Entertainment
More Female Heroes? Hopefully
Catching Fire is cleaning up at the box office: with the biggest November movie release, like, ever, the second installment in the Hunger Games franchise became the fourth biggest release of all time, and the biggest starring a woman. Looks like preconceived notions about female-dominated superheroes are the ones burning up...
Okay, bad fire puns aside: hopefully the success of Katniss Everdeen as a hero will mean, finally, the proliferation of long-overdue superhero movies with female leads. It's preposterous enough that there isn't already a Wonder Woman film, and it's time to stop offering up financial excuses, lamely claiming that movies with female leads won't make money. Because Jennifer Lawrence just made the Hunger Games franchise a truckload of cash. There has also been the longstanding idea that men don't want to see movies with female leads — but Catching Fire's audience was split almost exactly down the middle with male and female viewers, with 51 percent men.
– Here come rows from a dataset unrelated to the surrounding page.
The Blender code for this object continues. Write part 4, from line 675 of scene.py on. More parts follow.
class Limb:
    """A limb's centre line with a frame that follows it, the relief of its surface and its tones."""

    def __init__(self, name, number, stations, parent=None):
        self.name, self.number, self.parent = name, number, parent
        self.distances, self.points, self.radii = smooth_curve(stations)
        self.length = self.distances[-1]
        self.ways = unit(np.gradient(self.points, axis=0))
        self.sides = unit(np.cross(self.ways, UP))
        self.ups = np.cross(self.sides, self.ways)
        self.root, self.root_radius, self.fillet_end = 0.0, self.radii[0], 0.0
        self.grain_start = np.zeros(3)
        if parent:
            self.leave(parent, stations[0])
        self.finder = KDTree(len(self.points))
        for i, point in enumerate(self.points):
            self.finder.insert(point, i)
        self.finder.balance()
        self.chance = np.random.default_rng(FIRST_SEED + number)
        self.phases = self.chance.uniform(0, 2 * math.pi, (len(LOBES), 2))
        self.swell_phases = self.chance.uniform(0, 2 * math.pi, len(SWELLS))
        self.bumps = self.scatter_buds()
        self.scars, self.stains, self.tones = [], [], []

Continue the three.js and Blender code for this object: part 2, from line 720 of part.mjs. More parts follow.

On the Comicbook.com blog, Russ Berlingame notes: "The Hunger Games franchise may not only guide Lionsgate into what kind of films they want to make in the future, but also be informative for both Marvel Studios and Warner Bros. as they inch toward making a female-centric superhero film."
Even though we want more female heroes for other reasons than just for movie houses to rake in cash, we'll take what we can get. In a post on Forbes.com earlier this year, Melissa Silverstein posited:
We seem to have Wonder Woman paralysis. Part of the problem is that Hollywood has a terrible track record with women super heroines. They studios all remember Catwoman and Elektra and the memory is not pleasant. Those movies are long in our rear view mirror yet their negative legacy is a constant reminder that female superhero movies have not been successful. So that means that female super heroines have been relegated to the sidelines as this genre gets bigger and bigger and more important to Hollywood bottom line.
Catching Fire has done damage to the legacy of bad movies about female heroes. No more excuses, Hollywood! And with next year's post-apocalyptic Divergent poised to be a huge success, hopefully movie studios will finally let go of their outdated beliefs that strong female leads just don't sell. As Missy Elliot would say, "Girls, girls get that cash."